Descrizione
L’«Attimo fermati» invocato da Faust si accomoda nei paesaggi di Girolamo Battista Tregambe che nelle lastre incise arresta il tempo e lo sguardo ora su una roggia, ora su un casolare, un corvo, un fiore, quasi a scongiurarli di non svanire nella lora sincerità, ma di ancorarsi almeno nella memoria, restare radice del suo essere che pure muta. I paesaggi, ricchi di dettagli con cui sembra rifuggire il vuoto che implica assenza, non detto, una qualche inautenticità, si avvolgono nelle stagioni che lentamente si lasciano il passo l’un l’altra,
con una prevalenza dei rigidi panorami invernali con la loro malinconia che preme sul cuore come i ricordi o come la neve, invitando al raccoglimento, al tepore di un dentro da dove continuare ad osservare quello che sta fuori, magari con una nostalgia di primavera.

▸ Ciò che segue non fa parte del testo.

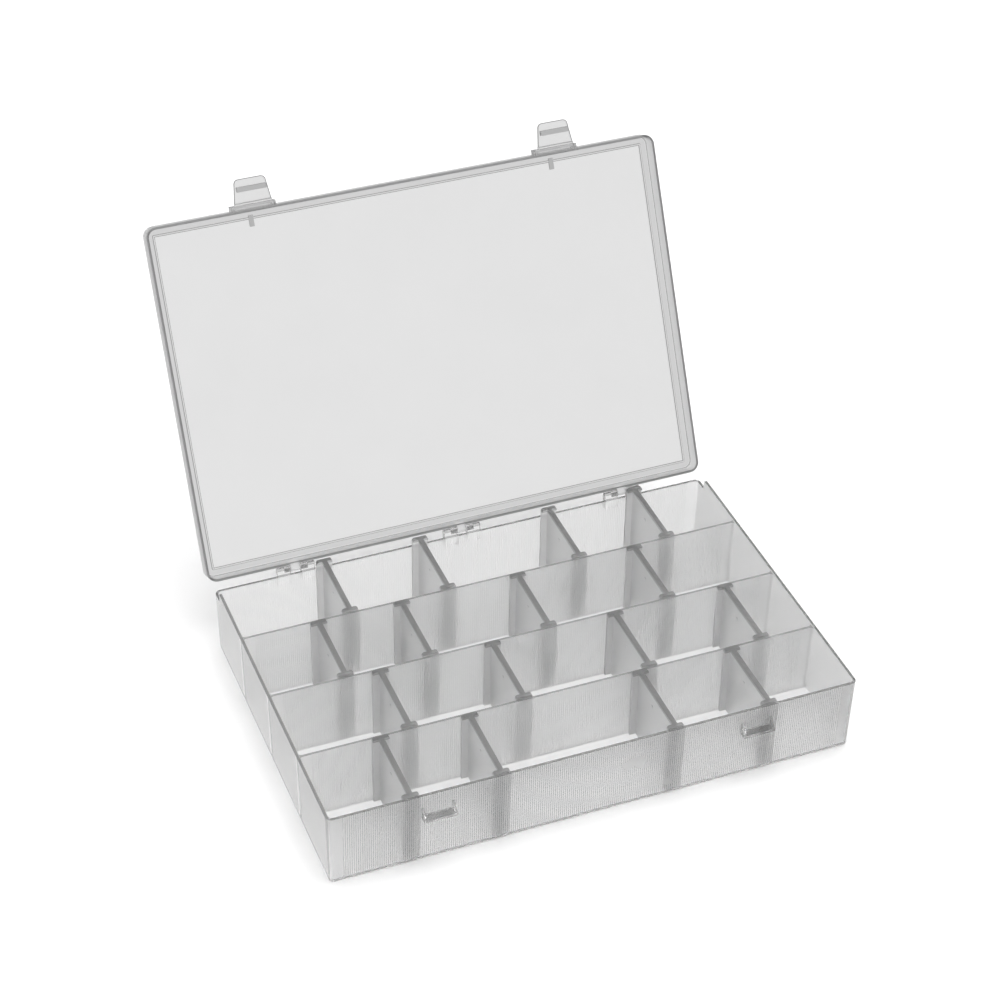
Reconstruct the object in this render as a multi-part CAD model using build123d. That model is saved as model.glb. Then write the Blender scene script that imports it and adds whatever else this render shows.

Chi guarda le opere di Tregambe ne condivide l’assorto stupore davanti alla campagna, dimessa e pacata, di cui è stato un appassionato ed elegiaco cantore, davanti alle nature morte che in primo piano dialogano quasi sempre con uno sfondo, dentro il costrutto compositivo e l’impianto scenografico che riempie la lastra e la illumina con luci laterali e del respiro del mondo.